* What you have to do *
Write out the full listing again, exactly as it stands.

* Supplied data *
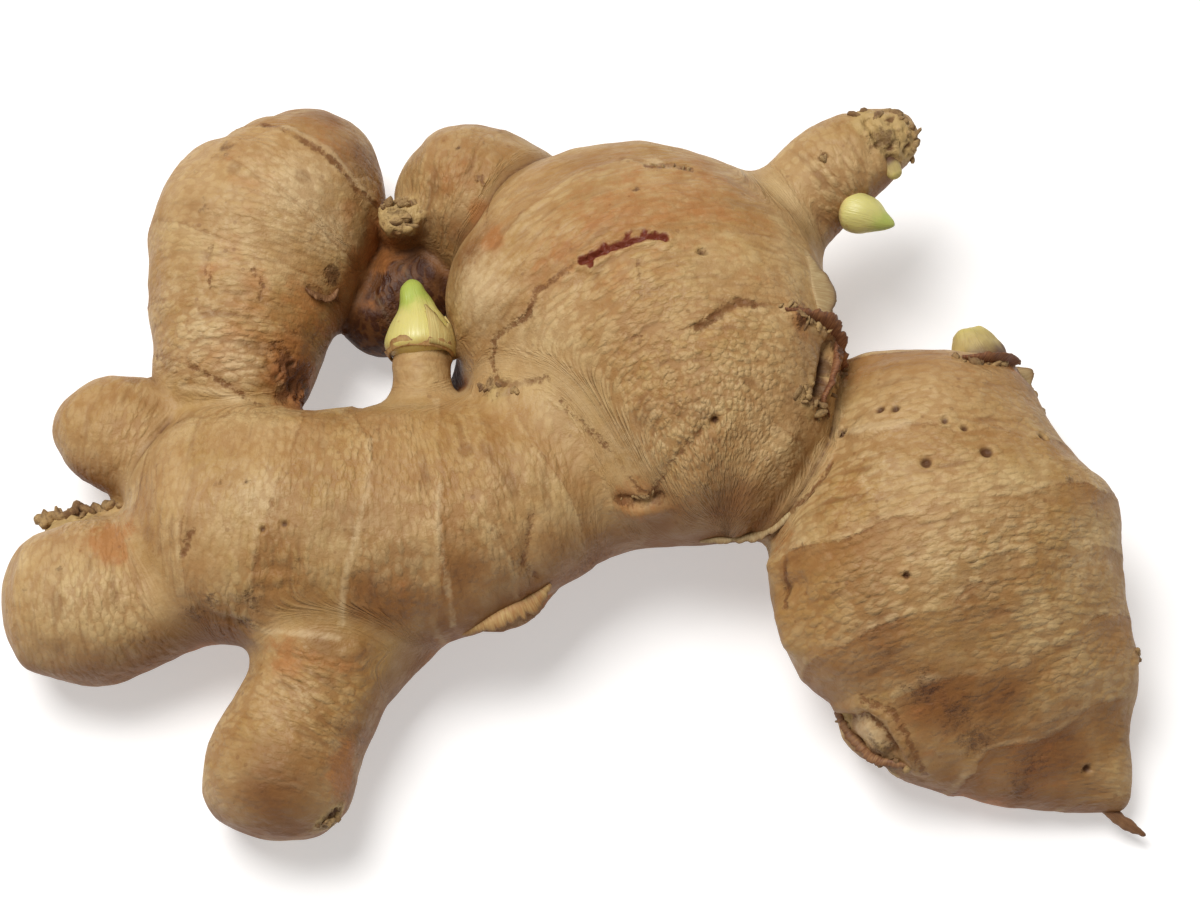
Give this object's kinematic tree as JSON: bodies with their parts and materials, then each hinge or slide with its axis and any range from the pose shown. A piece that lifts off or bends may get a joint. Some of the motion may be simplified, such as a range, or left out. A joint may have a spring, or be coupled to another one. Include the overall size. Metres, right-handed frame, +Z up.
{
  "type": "ginger root",
  "caption": "Fresh ginger rhizome lying on its broad side: a thick branching hand with ringed tan skin, rounded fingers, broken scars and young green-tipped buds.",
  "frame": {"origin": "on the surface that the hand lies on, under the middle of its bounding box", "axes": "+X along the hand's longest extent, from the side finger to the shoulder's tip; +Y away from the front finger, towards the tall finger; +Z up, out of the broad side that faces the viewer"},
  "size_m": [0.1818, 0.1233, 0.0459],
  "materials": {
    "skin": "thin dry papery skin, satin on the swellings and rough at the scars",
    "green_bud": "smooth and waxy, yellow at the base and green at the tip",
    "dry_bud": "dull and half dried"
  },
  "bodies": {
    "root": {"rhizome": "skin", "shoot_bud": "green_bud", "side_bud": "green_bud", "tip_bud": "dry_bud", "dry_bud": "dry_bud"}
  },
  "joints": []
}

* Exercise output *
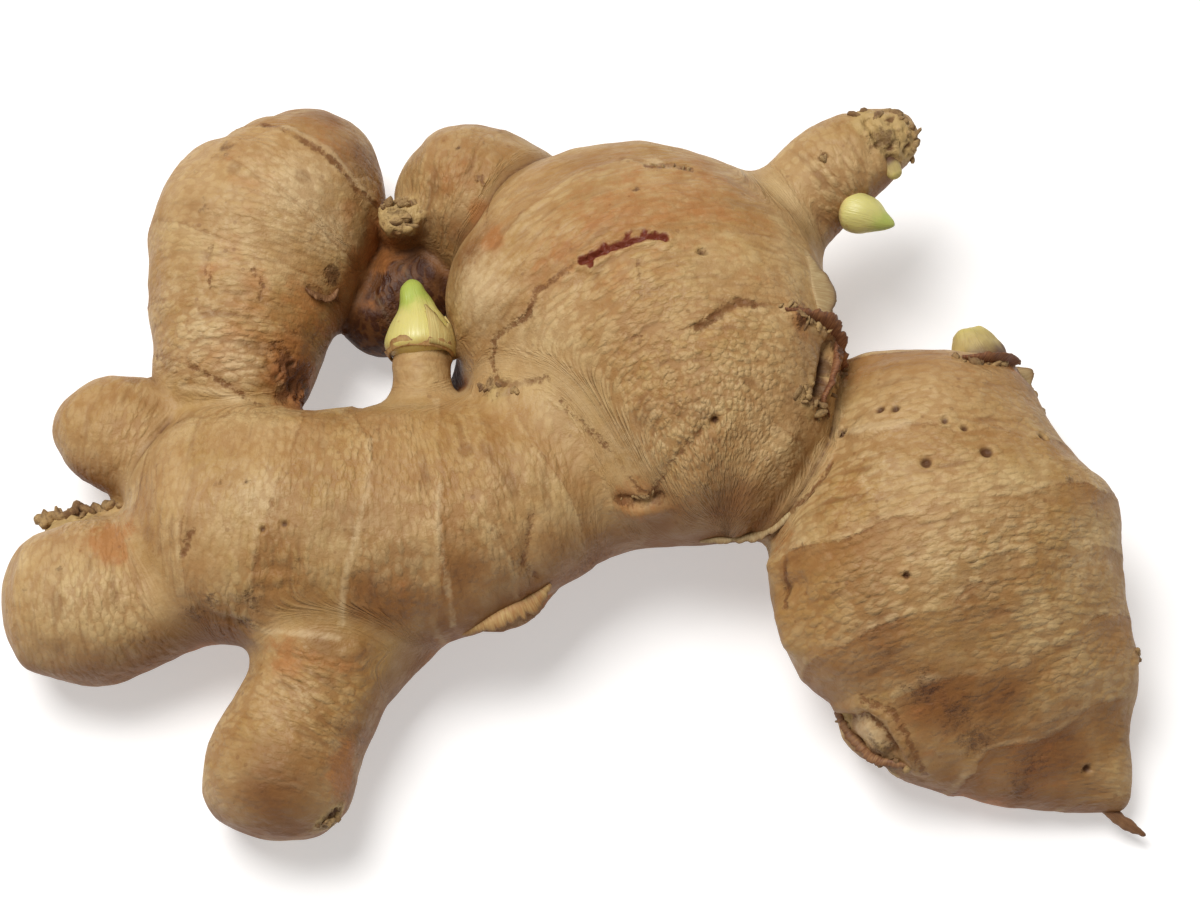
Give this object's kinematic tree as JSON: bodies with their parts and materials, then each hinge or slide with its axis and any range from the pose shown. A piece that lifts off or bends may get a joint. Some of the motion may be simplified, such as a range, or left out. A joint may have a spring, or be coupled to another one. Include the overall size. Metres, right-handed frame, +Z up.
{
  "type": "ginger root",
  "caption": "Fresh ginger rhizome lying on its broad side: a thick branching hand with ringed tan skin, rounded fingers, broken scars and young green-tipped buds.",
  "frame": {"origin": "on the surface that the hand lies on, under the middle of its bounding box", "axes": "+X along the hand's longest extent, from the side finger to the shoulder's tip; +Y away from the front finger, towards the tall finger; +Z up, out of the broad side that faces the viewer"},
  "size_m": [0.1818, 0.1233, 0.0459],
  "materials": {
    "skin": "thin dry papery skin, satin on the swellings and rough at the scars",
    "green_bud": "smooth and waxy, yellow at the base and green at the tip",
    "dry_bud": "dull and half dried"
  },
  "bodies": {
    "root": {"rhizome": "skin", "shoot_bud": "green_bud", "side_bud": "green_bud", "tip_bud": "dry_bud", "dry_bud": "dry_bud"}
  },
  "joints": []
}